Look for toys made from sustainable materials like paper, cardboard or wood.
Our oceans will thank you.
6. Decorations
Stop buying plastic decorations (refer to Point #5). And glitter and tinsel. And sorry, balloons too. For all the same reasons as plastic. They are killing our sea life.
Why not make your own Christmas decorations?
Remember when the kids were little, and you’d string dried pasta or popcorn to the tree? And looping paper rings together like a daisy chain? Our tree still hosts a dozen dangly things created by our toddler (although she is now 19). She may not be thrilled they’re still hanging proudly from our tree, but they make me smile.
Making decorations is fun, for all ages. Dig out a couple of brown paper bags and get creative.
7. Shop Local
We understand it’s hard to get through the silly season without hitting the shops. So, if you must, at least support your local businesses.

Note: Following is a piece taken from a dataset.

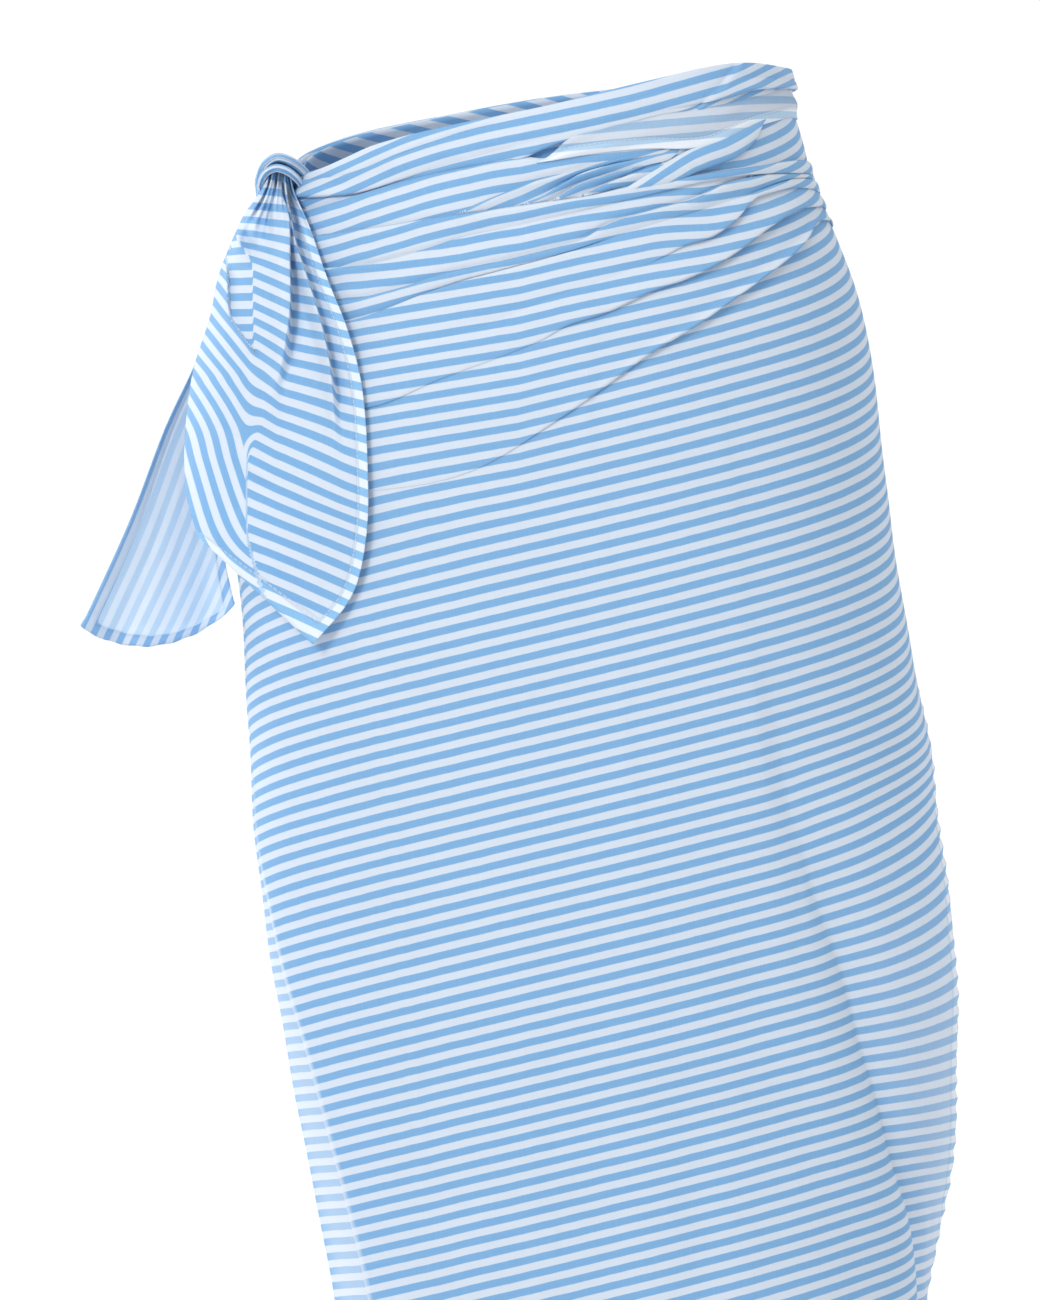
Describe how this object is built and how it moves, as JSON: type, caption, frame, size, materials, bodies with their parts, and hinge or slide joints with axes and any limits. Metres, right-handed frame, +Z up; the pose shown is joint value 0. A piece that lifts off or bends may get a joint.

We’re living through the strangest of times and small businesses and retailers, like most of Smartbag clients, have been doing it tough.
This year, shop local and support your local growers and suppliers.
8. Eat, Drink and be Merry – in Moderation
Only buy what you need.
No-one ever starves at Christmas. But you know what? They actually do.
Christmas hits the homeless and vulnerable the hardest. Not everyone gets to sit down with family and friends to share the Christmas turkey. Many people won’t even get a Christmas lunch.
So, save those dollars on the ‘just in case’ purchases and donate to charities who provide for those facing hardships.
9. Just buy less
If we can all reuse, recycle and reduce at this time of the year, we can make a difference.
Christmas is the season of giving, so how about this year, we give a gift to the planet.
Let’s buy less stuff.
I’ll be happy with a plate of Croatian cookies and a handmade card. How about you?